In 2021, Victoria Monét had a test of strength so intense, she tells SELF, that “I felt like Rocky.” The 30-year-old dancer-turned-singer isn’t talking about logging intense hours in the studio, though she’s very familiar with that: She’s co-written hits for Chloe x Halle and a little song called “thank u, next” by Ariana Grande, and on August 25, Monét released her second album, Jaguar II.
Sitting down with her over Zoom, I’m excited to discuss the album, but in this moment, we’re talking about how she became a mom—when a short walk to see her baby was one of the most taxing physical feats of her life. It was February 2021, and Monét and her partner, John Gaines, had just welcomed their daughter, Hazel. After an unexpected C-section, Hazel emerged, but had breathing complications. “They took her to the NICU after I breastfed her for a little bit,” Monét recalls.
The medical staff told her that she would have to be physically able to get out of bed and walk in order to see her newborn again—a common precautionary measure after a C-section. “Literally, I was screaming to turn sideways in the bed and getting up and down, and they were like, ‘You know, you can’t be in the NICU and fall,’” Monét says. The moment her strength came back to her, she made her way right to Hazel.
Monét’s birthing experience paralleled my own. I also had an unexpected C-section. Mine was seven months before she and I spoke in April, so I understand the mix of emotions that rush through your body when you’ve just given birth to a child who needs comfort—and you need comfort, too. Research indicates that unscheduled cesarean deliveries are far higher for Black women than for white women. My delivery was terrifying, and all the more so because Black women have the highest rate of maternal deaths in the US—nearly three times as many as white women.
Monét remembers how extreme her experience was, too. After leaving the NICU and heading back to her own hospital room, she had to face the intensity of everything that had just happened. “I had episodes of screaming, crying,” she explains. “[My] hormones were out of control. I just didn’t understand why I was feeling this way,” she says. Thankfully, Hazel’s breathing steadied, and Monét recovered, too. Once she was feeling up to it, she went back to work. “I went home with her after four or five days in the NICU. Six weeks later, I was taking her into the studio,” Monét says.
In this way, Jaguar II is quite literally a labor of love.

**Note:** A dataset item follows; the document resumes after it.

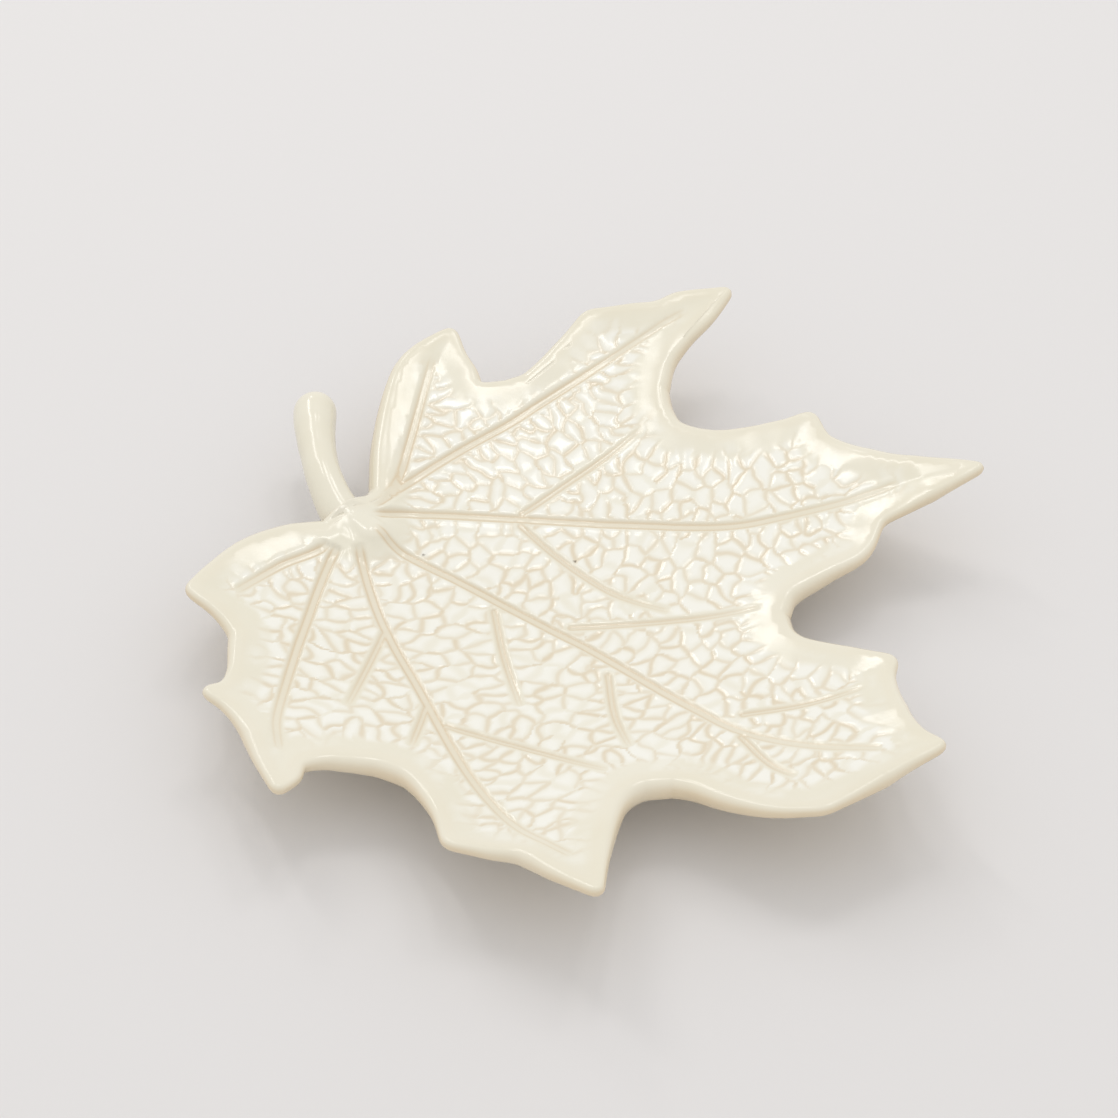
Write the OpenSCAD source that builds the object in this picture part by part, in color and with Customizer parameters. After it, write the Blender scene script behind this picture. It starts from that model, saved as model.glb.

The project captures Monét’s cross-genre singing abilities and the writing skills she’s fine-tuned over her decade-long career. In its songs, Monét delves into the thoughts whirring through her mind about self-image and parenthood in the direct aftermath of giving birth. “After I had Hazel, I went into a full depression. I was very hard on myself, and just judging so much and worrying about what I used to look like and what I used to have. It’s just all living in the past, which is the setup [for feeling like a failure],” she says. “[But] you have to think forward. It’s been a battle to be okay with whatever size I am at the time. So if I go to Disneyland with Hazel, I’m not going to be worrying about the churro, because we’re only at Disney one day.”